Trasa była długa, ale sprzyjał im wiatr.
- Przed startem nikt się nie spodziewał takiego wyniku. Większość trasy wiatr wiał - albo w plecy, albo bocznie, taki sprzyjający. Dopiero ostatnie 70-80 kilometrów, jak już byliśmy przed Kołobrzegiem, to zaczął wiać trochę czołowy wiatr, ale wszyscy myśleli już o mecie tego przejazdu - mówi zawodnik GVT, Konrad Tomasiak.
Na trasie nie mieli większych przebojów, poza dwoma kapciami.
Cel był szczytny, bo promowali zbiórkę na dzieci z Jaszkotla.
- Okazało się, że w Jaszkotlu jest remont i potrzebne są fundusze na nowe łóżka materace i ogólnie remont pokojów.
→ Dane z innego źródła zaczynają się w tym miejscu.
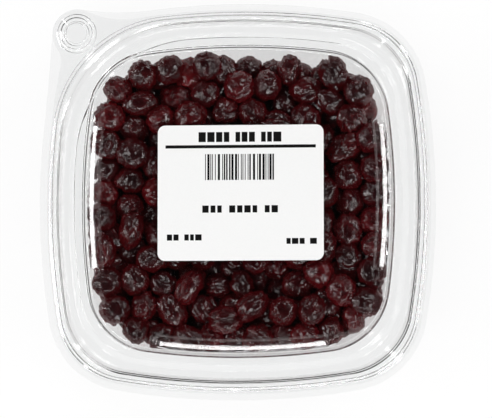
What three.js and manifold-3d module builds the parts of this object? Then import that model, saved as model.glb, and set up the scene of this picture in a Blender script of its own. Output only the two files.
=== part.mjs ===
// A shut square tub of clear plastic, filled with dried cranberries.
// Millimetres, +Z up. The origin is under the middle of the flange, on the surface that the tub stands on.
// The rim's button tab is at the corner between -X and +Y.

import * as THREE from "three";
import { mergeVertices } from "three/addons/utils/BufferGeometryUtils.js";
import Module from "manifold-3d";

const wasm = await Module();
wasm.setup();

// Driving dimensions of the pack
const WALL = 0.5;
const FLANGE_HALF = 71.75;
const FLANGE_CORNER = 30;
const RIM_SHIFT = 0.5; // the flange is trimmed a little off the middle of the rim
const SIDE_BOW = 262; // radius of a side of the flange, seen from above
const FLANGE_TOP = 35;
const LEDGE_TOP = 35.3;
const BEAD_TOP = 39.1;
const FLOOR_RISE = 1;
const LID_TOP = 40;
const RIDGE_TOP = 38.6;
const PANEL_TOP = 37.2;
const MOAT_TOP = 36.1;
const SKIRT_FOOT = 35.5;

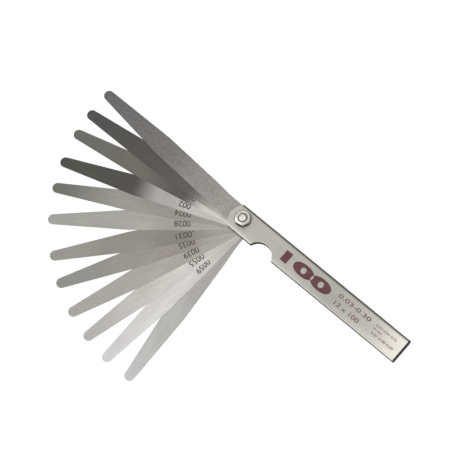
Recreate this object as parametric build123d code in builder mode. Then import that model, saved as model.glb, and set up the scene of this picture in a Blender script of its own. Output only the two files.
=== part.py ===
from build123d import *
import os
from math import cos, radians, sin, sqrt

# Feeler gauge: twelve steel blades fanned out of a folded sheet holder.
# Millimetres, +Z up. The origin is on the pivot axis, at the holder's rear face.
# +X runs along the holder from the pivot to its open end, +Y towards the fold.

os.makedirs("parts", exist_ok=True)

# Holder, one sheet folded over along its +Y side
sheet = 1.0
slot_height = 2.3
holder_thickness = 2 * sheet + slot_height
holder_end_x = 98.4
holder_low_y = -6.85
holder_high_y = 6.25
near_end_centre = (0.3, -0.3)
near_end_radius = 7.8
bend_outer_radius = 2.1
bend_inner_radius = 0.5
edge_round = 0.3
corner_round = 0.6
spine_start_x = -3.0

# Thumb notch in the holder's open side
notch_centre = (16.7, -8.95)
notch_radius = 6.65
notch_lip_radius = 0.6

# Pivot: a stud with a flush head, washers and a nut
pivot_radius = 2.0
running_gap = 0.05
fixed_gap = 0.02
head_radius = 3.5
head_thickness = 0.7
inner_washer_thickness = 0.3
inner_washer_radius = 4.0
front_washer_radius = 4.5
front_washer_thickness = 0.8
nut_across_flats = 7.0
nut_height = 3.2
nut_turn = 7.5
nut_face_radius = 3.1
countersink_radius = 2.6
stud_end_above_nut = 0.3
stud_end_round = 1.1

# Blades: thickness and swing from the closed holder, from the bottom of the stack up
blade_settings = [
    (0.20, -84.9),
    (0.15, -93.7),
    (0.14, -102.3),
    (0.10, -111.0),
    (0.09, -120.6),
    (0.08, -129.3),
    (0.07, -140.6),
    (0.06, -150.4),
    (0.05, -158.7),
    (0.04, -168.2),
    (0.03, -175.5),
    (0.30, -183.4),
]
blade_gap = 0.03
tip_reach = 94.0
blade_half_width = 5.0
waist_half_width = 4.7
waist_x = 13.0
waist_start_x = 6.0
waist_end_x = 22.0
taper_start_x = 55.0
taper_angle = radians(3.85)
butt_radius = 5.0


def circle_height(radius, distance):
    """Half the chord of a circle at a distance from its centre."""
    return sqrt(radius**2 - distance**2)


# Holder: the outline of both plates, the slot between them, and the pivot holes
near_high_x = near_end_centre[0] - circle_height(near_end_radius, holder_high_y - near_end_centre[1])
near_low_x = near_end_centre[0] - circle_height(near_end_radius, holder_low_y - near_end_centre[1])
notch_half_chord = circle_height(notch_radius, holder_low_y - notch_centre[1])
notch_near_x = notch_centre[0] - notch_half_chord
notch_far_x = notch_centre[0] + notch_half_chord
notch_top_y = notch_centre[1] + notch_radius

with BuildPart() as holder:
    with BuildSketch():
        with BuildLine():
            Polyline(
                (near_high_x, holder_high_y),
                (holder_end_x, holder_high_y),
                (holder_end_x, holder_low_y),
                (notch_far_x, holder_low_y),
            )
            ThreePointArc(
                (notch_far_x, holder_low_y),
                (notch_centre[0], notch_top_y),
                (notch_near_x, holder_low_y),
            )
            Line((notch_near_x, holder_low_y), (near_low_x, holder_low_y))
            ThreePointArc(
                (near_low_x, holder_low_y),
                (near_end_centre[0] - near_end_radius, near_end_centre[1]),
                (near_high_x, holder_high_y),
            )
        make_face()
    extrude(amount=holder_thickness)
    folds = holder.edges().filter_by(Axis.X).group_by(Axis.Y)[-1]
    fillet(folds, bend_outer_radius)
    upright = holder.edges().filter_by(Axis.Z)
    lip = upright.sort_by_distance((notch_near_x, holder_low_y, holder_thickness / 2))[:1]
    fillet(lip, notch_lip_radius)
    upright = holder.edges().filter_by(Axis.Z)
    fillet(upright.group_by(Axis.X)[-1], corner_round)
    rims = holder.faces().sort_by(Axis.Z)
    fillet(rims[-1].edges() + rims[0].edges(), edge_round)
    # the slot is open on three sides and stops at the fold
    inner_y = holder_high_y - sheet
    slot_length = holder_end_x + 2 * near_end_radius
    slot_width = inner_y - holder_low_y + sheet
    with BuildSketch(Plane.YZ.offset(holder_end_x + sheet)) as slot_profile:
        with Locations((inner_y, holder_thickness / 2)):
            Rectangle(slot_width, slot_height, align=(Align.MAX, Align.CENTER))
        fillet(slot_profile.vertices().group_by(Axis.X)[-1], bend_inner_radius)
    extrude(amount=-slot_length, mode=Mode.SUBTRACT)
    # the fold stops short of the rounded end, so that the blades can swing past it
    with BuildSketch(Plane.XY.offset(sheet)):
        with Locations((spine_start_x, holder_high_y + sheet)):
            Rectangle(near_end_radius, 3 * sheet, align=(Align.MAX, Align.MAX))
    extrude(amount=slot_height, mode=Mode.SUBTRACT)
    with Locations((0, 0, 0)):
        Hole(radius=pivot_radius + fixed_gap)
    with BuildSketch():
        Circle(head_radius + fixed_gap)
    extrude(amount=head_thickness + fixed_gap, mode=Mode.SUBTRACT)
holder.part.label = "holder"
export_step(holder.part, "parts/holder.step")

# Pivot stud: flush head in the rear plate, plain shank, domed end through the nut
nut_bottom = holder_thickness + front_washer_thickness
nut_top = nut_bottom + nut_height
stud_top = nut_top + stud_end_above_nut
with BuildPart() as pivot_stud:
    with BuildSketch(Plane.XZ):
        with BuildLine():
            Polyline(
                (0, stud_top),
                (0, 0),
                (head_radius, 0),
                (head_radius, head_thickness),
                (pivot_radius, head_thickness),
                (pivot_radius, stud_top),
                close=True,
            )
        make_face()
    revolve(axis=Axis.Z)
    fillet(pivot_stud.edges().group_by(Axis.Z)[-1], stud_end_round)
pivot_stud.part.label = "pivot_stud"
export_step(pivot_stud.part, "parts/pivot_stud.step")

# Inner washers: one each side of the blade stack
rear_washer_z = sheet
front_inner_z = holder_thickness - sheet - inner_washer_thickness
for name, base_z in (("inner_washer_rear", rear_washer_z), ("inner_washer_front", front_inner_z)):
    with BuildPart() as inner_washer:
        with BuildSketch(Plane.XY.offset(base_z)):
            Circle(inner_washer_radius)
            Circle(pivot_radius + running_gap, mode=Mode.SUBTRACT)
        extrude(amount=inner_washer_thickness)
    inner_washer.part.label = name
    export_step(inner_washer.part, f"parts/{name}.step")

# Front washer under the nut
with BuildPart() as front_washer:
    with BuildSketch(Plane.XY.offset(holder_thickness)):
        Circle(front_washer_radius)
        Circle(pivot_radius + running_gap, mode=Mode.SUBTRACT)
    extrude(amount=front_washer_thickness)
    rim = front_washer.edges().filter_by(GeomType.CIRCLE).group_by(Axis.Z)[-1].sort_by(SortBy.RADIUS)[-1]
    fillet(rim, front_washer_thickness / 4)
front_washer.part.label = "front_washer"
export_step(front_washer.part, "parts/front_washer.step")

# Lock nut: hexagon with its corners turned off at 30 degrees, countersunk bore
corner_radius = nut_across_flats / 2 / cos(radians(30))
turned_height = (corner_radius - nut_face_radius) * sin(radians(30)) / cos(radians(30))
with BuildPart() as lock_nut:
    with BuildSketch(Plane.XY.offset(nut_bottom)):
        RegularPolygon(corner_radius, 6, rotation=nut_turn)
    extrude(amount=nut_height)
    with BuildSketch(Plane.XZ):
        with BuildLine():
            Polyline(
                (0, nut_bottom),
                (nut_face_radius, nut_bottom),
                (corner_radius, nut_bottom + turned_height),
                (corner_radius, nut_top - turned_height),
                (nut_face_radius, nut_top),
                (0, nut_top),
                close=True,
            )
        make_face()
    revolve(axis=Axis.Z, mode=Mode.INTERSECT)
    bore_radius = pivot_radius + running_gap
    with BuildSketch(Plane.XY.offset(nut_bottom)):
        Circle(bore_radius)
    extrude(amount=nut_height, mode=Mode.SUBTRACT)
    mouths = lock_nut.edges().filter_by(GeomType.CIRCLE).filter_by(lambda edge: edge.radius < bore_radius + 0.01)
    chamfer(mouths, countersink_radius - bore_radius)
lock_nut.part.label = "lock_nut"
export_step(lock_nut.part, "parts/lock_nut.step")

# Blades: waisted by the pivot, parallel, then tapering to a round tip
tip_room = blade_half_width * cos(taper_angle) - (tip_reach - taper_start_x) * sin(taper_angle)
tip_radius = tip_room / (1 - sin(taper_angle))
tip_centre_x = tip_reach - tip_radius
tip_tangent = (tip_centre_x + tip_radius * sin(taper_angle), tip_radius * cos(taper_angle))

blade_z = sheet + inner_washer_thickness + blade_gap
for thickness, swing in blade_settings:
    name = f"blade_{thickness:.2f}mm".replace(".", "_")
    with BuildPart() as blade:
        with BuildSketch(Plane.XY.offset(blade_z).rotated((0, 0, swing))):
            with BuildLine():
                side = Polyline(
                    (0, butt_radius),
                    (waist_start_x, butt_radius),
                    (waist_x, waist_half_width),
                    (waist_end_x, blade_half_width),
                    (taper_start_x, blade_half_width),
                    tip_tangent,
                )
                mirror(side, about=Plane.XZ)
                ThreePointArc(tip_tangent, (tip_reach, 0), (tip_tangent[0], -tip_tangent[1]))
                ThreePointArc((0, butt_radius), (-butt_radius, 0), (0, -butt_radius))
            make_face()
            Circle(pivot_radius + running_gap, mode=Mode.SUBTRACT)
        extrude(amount=thickness)
    blade.part.label = name
    export_step(blade.part, f"parts/{name}.step")
    blade_z += thickness + blade_gap
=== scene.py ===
import bpy
import math
from mathutils import Matrix, Vector


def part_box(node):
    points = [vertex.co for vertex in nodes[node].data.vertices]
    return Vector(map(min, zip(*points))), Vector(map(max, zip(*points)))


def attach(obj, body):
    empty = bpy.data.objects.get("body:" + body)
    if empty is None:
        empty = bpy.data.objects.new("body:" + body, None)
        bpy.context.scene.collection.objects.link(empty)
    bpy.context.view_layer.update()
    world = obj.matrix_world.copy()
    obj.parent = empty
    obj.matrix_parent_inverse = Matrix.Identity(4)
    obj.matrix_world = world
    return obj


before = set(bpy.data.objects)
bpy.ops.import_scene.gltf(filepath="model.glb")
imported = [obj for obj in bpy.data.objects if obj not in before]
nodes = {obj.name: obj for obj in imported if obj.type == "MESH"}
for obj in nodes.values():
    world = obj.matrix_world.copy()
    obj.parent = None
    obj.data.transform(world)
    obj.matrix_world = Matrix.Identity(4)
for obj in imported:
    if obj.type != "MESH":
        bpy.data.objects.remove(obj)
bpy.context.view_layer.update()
mm = 0.001  # one millimetre in scene units
middle = (0.3, 0.7)  # the part of a noise where most of it lies
peaks = (0.68, 0.76)  # the few spots of a noise that show as scratches
softEnds = {"interpolation_type": "SMOOTHSTEP"}


# small helpers

def srgbToLinear(hexColour):
    # "#rrggbb" to the linear colour that the shaders expect
    parts = [int(hexColour[i:i + 2], 16) / 255 for i in (1, 3, 5)]
    linear = [p / 12.92 if p <= 0.04045 else ((p + 0.055) / 1.055) ** 2.4 for p in parts]
    return (*linear, 1.0)


def addNode(tree, kind, settings=None, values=None, links=None):
    # one node with its settings, its socket values and the sockets that feed it
    node = tree.nodes.new(kind)
    for key, value in (settings or {}).items():
        setattr(node, key, value)
    for key, value in (values or {}).items():
        node.inputs[key].default_value = value
    for key, source in (links or {}).items():
        tree.links.new(source, node.inputs[key])
    return node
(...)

Przez całą drogę jechałem z chłopakami jako wsparcie techniczne i robiłem im zdjęcia, które udostępnialiśmy później w swoich mediach społecznościowych. Zachęcaliśmy tym ludzi do wpłacania pieniędzy na zrzutkę, którą stworzyliśmy - dodaje Andrzej Gucwa z grupy GVT.
Łącznie udało im się zebrać 11 tyś zł, czyli dwa razy więcej niż wstępnie planowali.